| REQUEST |
Look in the material below for the line with "obj.parent = None" and the line with "FOOT_EDGE_SHARPER_THAN_DEG = 50", then set down exactly those two lines and all lines between, nothing more.

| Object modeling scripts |
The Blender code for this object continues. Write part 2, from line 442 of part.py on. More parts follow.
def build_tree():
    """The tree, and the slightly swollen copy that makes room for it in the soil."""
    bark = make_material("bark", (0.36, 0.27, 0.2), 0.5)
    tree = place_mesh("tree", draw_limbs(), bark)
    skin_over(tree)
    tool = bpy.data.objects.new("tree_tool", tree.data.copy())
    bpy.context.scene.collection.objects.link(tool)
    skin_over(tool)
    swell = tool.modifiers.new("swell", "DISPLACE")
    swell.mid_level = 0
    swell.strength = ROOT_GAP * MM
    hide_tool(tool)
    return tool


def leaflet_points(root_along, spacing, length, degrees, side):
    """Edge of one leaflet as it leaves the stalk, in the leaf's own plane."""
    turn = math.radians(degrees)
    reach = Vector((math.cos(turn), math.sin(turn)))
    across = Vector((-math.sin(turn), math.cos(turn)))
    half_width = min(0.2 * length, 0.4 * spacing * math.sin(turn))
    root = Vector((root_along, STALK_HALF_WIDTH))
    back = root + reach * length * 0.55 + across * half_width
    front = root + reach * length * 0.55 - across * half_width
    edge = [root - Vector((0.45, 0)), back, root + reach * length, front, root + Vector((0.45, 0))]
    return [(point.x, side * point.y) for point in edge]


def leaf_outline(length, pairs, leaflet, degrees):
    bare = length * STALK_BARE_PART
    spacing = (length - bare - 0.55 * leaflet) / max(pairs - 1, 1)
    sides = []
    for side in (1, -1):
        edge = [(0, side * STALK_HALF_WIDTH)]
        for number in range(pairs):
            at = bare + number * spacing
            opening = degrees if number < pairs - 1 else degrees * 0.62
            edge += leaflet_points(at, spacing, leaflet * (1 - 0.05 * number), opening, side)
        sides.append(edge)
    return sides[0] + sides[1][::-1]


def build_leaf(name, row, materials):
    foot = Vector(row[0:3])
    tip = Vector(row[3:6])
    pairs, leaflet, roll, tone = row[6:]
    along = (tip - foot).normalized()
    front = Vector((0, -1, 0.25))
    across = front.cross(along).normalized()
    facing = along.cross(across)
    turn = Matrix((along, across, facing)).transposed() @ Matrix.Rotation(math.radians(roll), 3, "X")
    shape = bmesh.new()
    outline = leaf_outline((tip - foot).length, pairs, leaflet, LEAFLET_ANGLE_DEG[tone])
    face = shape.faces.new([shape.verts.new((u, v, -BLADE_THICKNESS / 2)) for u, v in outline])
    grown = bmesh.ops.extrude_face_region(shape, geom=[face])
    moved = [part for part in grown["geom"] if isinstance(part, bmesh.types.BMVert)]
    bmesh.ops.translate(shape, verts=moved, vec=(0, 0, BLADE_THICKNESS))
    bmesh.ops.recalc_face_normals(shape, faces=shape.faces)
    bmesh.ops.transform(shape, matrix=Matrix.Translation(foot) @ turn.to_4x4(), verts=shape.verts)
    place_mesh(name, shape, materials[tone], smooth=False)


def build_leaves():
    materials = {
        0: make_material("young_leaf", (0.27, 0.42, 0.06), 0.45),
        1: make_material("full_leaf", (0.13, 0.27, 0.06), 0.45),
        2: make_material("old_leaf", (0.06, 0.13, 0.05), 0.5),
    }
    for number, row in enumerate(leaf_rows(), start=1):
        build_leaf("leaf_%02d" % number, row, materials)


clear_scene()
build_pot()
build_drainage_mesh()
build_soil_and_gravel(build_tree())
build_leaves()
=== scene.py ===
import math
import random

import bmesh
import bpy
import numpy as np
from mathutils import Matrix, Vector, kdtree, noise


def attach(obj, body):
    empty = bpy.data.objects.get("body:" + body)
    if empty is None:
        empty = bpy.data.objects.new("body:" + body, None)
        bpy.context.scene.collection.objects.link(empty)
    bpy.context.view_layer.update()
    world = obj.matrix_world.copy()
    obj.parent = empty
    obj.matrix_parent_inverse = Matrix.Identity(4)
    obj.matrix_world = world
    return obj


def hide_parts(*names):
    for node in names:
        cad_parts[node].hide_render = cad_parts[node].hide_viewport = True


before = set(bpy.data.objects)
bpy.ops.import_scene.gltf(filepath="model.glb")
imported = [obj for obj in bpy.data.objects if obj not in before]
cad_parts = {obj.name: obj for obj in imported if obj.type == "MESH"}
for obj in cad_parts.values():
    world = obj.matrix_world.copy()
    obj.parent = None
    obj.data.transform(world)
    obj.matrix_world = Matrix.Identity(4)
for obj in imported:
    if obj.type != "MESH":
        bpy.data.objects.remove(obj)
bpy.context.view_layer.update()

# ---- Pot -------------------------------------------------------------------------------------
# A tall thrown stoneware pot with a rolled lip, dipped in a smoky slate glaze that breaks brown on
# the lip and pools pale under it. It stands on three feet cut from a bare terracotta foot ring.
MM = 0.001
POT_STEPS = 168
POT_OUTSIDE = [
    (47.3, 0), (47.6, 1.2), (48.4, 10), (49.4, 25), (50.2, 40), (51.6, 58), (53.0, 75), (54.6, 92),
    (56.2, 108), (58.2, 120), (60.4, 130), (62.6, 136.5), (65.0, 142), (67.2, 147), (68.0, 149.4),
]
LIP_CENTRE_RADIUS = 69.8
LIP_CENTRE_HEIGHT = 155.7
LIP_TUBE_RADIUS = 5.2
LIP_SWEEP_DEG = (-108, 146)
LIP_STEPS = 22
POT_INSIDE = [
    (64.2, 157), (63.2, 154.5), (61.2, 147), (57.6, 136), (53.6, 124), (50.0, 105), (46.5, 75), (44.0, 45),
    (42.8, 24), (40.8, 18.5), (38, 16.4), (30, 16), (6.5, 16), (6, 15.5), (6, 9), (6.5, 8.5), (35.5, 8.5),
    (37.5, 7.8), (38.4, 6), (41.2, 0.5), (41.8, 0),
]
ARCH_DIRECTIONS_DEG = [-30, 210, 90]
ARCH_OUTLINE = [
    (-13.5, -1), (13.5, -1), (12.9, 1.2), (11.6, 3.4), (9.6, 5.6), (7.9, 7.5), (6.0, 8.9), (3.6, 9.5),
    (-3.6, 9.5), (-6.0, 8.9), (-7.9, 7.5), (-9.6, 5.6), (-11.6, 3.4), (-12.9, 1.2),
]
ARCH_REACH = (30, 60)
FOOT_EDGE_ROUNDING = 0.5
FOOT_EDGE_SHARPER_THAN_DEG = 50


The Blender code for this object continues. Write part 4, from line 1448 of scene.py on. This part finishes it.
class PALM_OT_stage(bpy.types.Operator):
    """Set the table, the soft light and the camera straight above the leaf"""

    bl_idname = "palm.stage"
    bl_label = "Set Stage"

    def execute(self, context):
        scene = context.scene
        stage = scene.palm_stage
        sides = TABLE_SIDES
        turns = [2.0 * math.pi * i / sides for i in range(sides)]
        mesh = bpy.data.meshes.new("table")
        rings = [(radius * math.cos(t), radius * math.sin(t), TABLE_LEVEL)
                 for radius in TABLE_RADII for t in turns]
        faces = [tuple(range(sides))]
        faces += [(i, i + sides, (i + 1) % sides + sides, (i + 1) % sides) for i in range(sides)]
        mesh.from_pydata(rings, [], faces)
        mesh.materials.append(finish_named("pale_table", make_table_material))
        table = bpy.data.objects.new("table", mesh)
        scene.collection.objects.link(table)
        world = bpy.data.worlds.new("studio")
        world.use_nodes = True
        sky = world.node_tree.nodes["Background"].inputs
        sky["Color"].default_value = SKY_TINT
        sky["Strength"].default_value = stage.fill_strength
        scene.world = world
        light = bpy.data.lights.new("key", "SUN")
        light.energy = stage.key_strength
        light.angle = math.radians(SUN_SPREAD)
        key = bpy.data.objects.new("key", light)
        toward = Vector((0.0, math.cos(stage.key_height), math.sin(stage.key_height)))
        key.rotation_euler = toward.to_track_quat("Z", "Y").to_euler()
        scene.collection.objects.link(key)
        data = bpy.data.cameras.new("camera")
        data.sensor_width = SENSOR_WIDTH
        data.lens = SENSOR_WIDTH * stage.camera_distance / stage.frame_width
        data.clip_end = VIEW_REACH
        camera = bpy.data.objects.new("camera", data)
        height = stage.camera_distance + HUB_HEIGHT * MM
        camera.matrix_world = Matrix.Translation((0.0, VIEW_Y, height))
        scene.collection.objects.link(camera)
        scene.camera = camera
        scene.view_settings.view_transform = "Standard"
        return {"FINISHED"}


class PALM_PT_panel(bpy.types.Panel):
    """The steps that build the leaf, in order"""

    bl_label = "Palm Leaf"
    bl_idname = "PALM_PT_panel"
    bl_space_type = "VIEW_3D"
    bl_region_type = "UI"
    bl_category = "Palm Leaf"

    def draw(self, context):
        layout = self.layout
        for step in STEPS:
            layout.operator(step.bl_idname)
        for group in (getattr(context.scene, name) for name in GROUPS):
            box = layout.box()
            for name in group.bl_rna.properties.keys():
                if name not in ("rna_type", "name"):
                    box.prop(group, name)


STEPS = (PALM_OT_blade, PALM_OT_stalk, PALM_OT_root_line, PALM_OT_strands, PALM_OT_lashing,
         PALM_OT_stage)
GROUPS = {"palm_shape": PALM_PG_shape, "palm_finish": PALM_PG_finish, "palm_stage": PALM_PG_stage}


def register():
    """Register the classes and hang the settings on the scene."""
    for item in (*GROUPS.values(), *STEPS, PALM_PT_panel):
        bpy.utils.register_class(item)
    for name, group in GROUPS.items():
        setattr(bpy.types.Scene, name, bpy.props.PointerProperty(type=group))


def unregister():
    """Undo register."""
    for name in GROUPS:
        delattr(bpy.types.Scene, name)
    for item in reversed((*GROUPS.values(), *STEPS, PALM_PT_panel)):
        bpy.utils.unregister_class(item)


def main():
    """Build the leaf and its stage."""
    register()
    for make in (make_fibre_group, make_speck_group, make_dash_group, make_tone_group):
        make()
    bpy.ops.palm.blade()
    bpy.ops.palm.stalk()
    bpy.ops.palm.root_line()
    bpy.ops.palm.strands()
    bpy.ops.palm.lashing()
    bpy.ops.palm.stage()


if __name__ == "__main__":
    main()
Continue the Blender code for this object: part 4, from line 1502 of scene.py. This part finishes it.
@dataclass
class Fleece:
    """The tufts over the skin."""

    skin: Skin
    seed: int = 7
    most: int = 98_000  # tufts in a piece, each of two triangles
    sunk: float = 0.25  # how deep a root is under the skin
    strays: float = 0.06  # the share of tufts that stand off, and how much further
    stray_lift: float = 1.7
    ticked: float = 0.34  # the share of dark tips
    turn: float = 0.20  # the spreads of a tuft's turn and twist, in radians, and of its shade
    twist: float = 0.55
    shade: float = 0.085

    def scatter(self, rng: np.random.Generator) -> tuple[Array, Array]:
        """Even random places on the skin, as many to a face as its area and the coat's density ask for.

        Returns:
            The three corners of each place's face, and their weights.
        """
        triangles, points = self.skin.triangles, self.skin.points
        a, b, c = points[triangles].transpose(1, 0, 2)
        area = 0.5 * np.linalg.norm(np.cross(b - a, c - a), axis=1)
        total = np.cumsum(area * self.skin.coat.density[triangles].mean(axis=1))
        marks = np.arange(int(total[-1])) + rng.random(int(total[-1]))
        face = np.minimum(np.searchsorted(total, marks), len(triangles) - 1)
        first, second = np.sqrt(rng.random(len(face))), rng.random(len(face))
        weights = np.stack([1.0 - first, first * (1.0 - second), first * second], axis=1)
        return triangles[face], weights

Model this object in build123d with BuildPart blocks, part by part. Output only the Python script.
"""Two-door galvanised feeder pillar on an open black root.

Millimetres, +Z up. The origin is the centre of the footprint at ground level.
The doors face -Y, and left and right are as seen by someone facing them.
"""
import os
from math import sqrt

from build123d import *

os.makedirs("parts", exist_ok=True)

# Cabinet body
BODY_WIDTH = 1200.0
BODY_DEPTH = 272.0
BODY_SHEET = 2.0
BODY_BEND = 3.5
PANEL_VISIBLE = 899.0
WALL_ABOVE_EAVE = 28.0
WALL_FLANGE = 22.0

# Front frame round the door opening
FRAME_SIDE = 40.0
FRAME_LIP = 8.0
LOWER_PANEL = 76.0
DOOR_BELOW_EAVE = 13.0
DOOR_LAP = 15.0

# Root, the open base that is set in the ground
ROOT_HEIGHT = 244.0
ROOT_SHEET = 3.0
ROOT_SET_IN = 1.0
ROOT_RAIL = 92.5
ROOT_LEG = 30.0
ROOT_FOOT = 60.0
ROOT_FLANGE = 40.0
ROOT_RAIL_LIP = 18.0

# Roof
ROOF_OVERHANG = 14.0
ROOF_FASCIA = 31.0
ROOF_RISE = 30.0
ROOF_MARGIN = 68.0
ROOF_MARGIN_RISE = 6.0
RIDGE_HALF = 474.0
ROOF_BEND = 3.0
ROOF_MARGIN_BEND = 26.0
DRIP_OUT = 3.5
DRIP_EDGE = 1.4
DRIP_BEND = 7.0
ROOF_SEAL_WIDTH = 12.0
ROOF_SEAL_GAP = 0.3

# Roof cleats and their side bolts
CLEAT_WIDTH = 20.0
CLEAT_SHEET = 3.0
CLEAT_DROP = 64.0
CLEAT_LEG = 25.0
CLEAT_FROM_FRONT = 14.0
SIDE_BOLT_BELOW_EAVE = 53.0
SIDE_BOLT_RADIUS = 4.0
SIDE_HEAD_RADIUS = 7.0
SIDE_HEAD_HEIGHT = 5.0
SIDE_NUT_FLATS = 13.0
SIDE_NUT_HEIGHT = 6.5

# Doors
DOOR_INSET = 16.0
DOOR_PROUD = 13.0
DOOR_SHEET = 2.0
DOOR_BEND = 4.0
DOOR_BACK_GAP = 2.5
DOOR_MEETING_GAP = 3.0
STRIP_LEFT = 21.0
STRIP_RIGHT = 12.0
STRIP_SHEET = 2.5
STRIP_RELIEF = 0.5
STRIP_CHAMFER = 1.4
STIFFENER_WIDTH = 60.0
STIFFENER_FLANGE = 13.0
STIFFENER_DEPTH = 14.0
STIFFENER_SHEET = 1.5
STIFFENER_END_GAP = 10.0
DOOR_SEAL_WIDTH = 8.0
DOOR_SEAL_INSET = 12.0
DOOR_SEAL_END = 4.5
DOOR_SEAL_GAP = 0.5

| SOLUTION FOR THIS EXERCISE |
    obj.parent = None
    obj.data.transform(world)
    obj.matrix_world = Matrix.Identity(4)
for obj in imported:
    if obj.type != "MESH":
        bpy.data.objects.remove(obj)
bpy.context.view_layer.update()

# ---- Pot -------------------------------------------------------------------------------------
# A tall thrown stoneware pot with a rolled lip, dipped in a smoky slate glaze that breaks brown on
# the lip and pools pale under it. It stands on three feet cut from a bare terracotta foot ring.
MM = 0.001
POT_STEPS = 168
POT_OUTSIDE = [
    (47.3, 0), (47.6, 1.2), (48.4, 10), (49.4, 25), (50.2, 40), (51.6, 58), (53.0, 75), (54.6, 92),
    (56.2, 108), (58.2, 120), (60.4, 130), (62.6, 136.5), (65.0, 142), (67.2, 147), (68.0, 149.4),
]
LIP_CENTRE_RADIUS = 69.8
LIP_CENTRE_HEIGHT = 155.7
LIP_TUBE_RADIUS = 5.2
LIP_SWEEP_DEG = (-108, 146)
LIP_STEPS = 22
POT_INSIDE = [
    (64.2, 157), (63.2, 154.5), (61.2, 147), (57.6, 136), (53.6, 124), (50.0, 105), (46.5, 75), (44.0, 45),
    (42.8, 24), (40.8, 18.5), (38, 16.4), (30, 16), (6.5, 16), (6, 15.5), (6, 9), (6.5, 8.5), (35.5, 8.5),
    (37.5, 7.8), (38.4, 6), (41.2, 0.5), (41.8, 0),
]
ARCH_DIRECTIONS_DEG = [-30, 210, 90]
ARCH_OUTLINE = [
    (-13.5, -1), (13.5, -1), (12.9, 1.2), (11.6, 3.4), (9.6, 5.6), (7.9, 7.5), (6.0, 8.9), (3.6, 9.5),
    (-3.6, 9.5), (-6.0, 8.9), (-7.9, 7.5), (-9.6, 5.6), (-11.6, 3.4), (-12.9, 1.2),
]
ARCH_REACH = (30, 60)
FOOT_EDGE_ROUNDING = 0.5
FOOT_EDGE_SHARPER_THAN_DEG = 50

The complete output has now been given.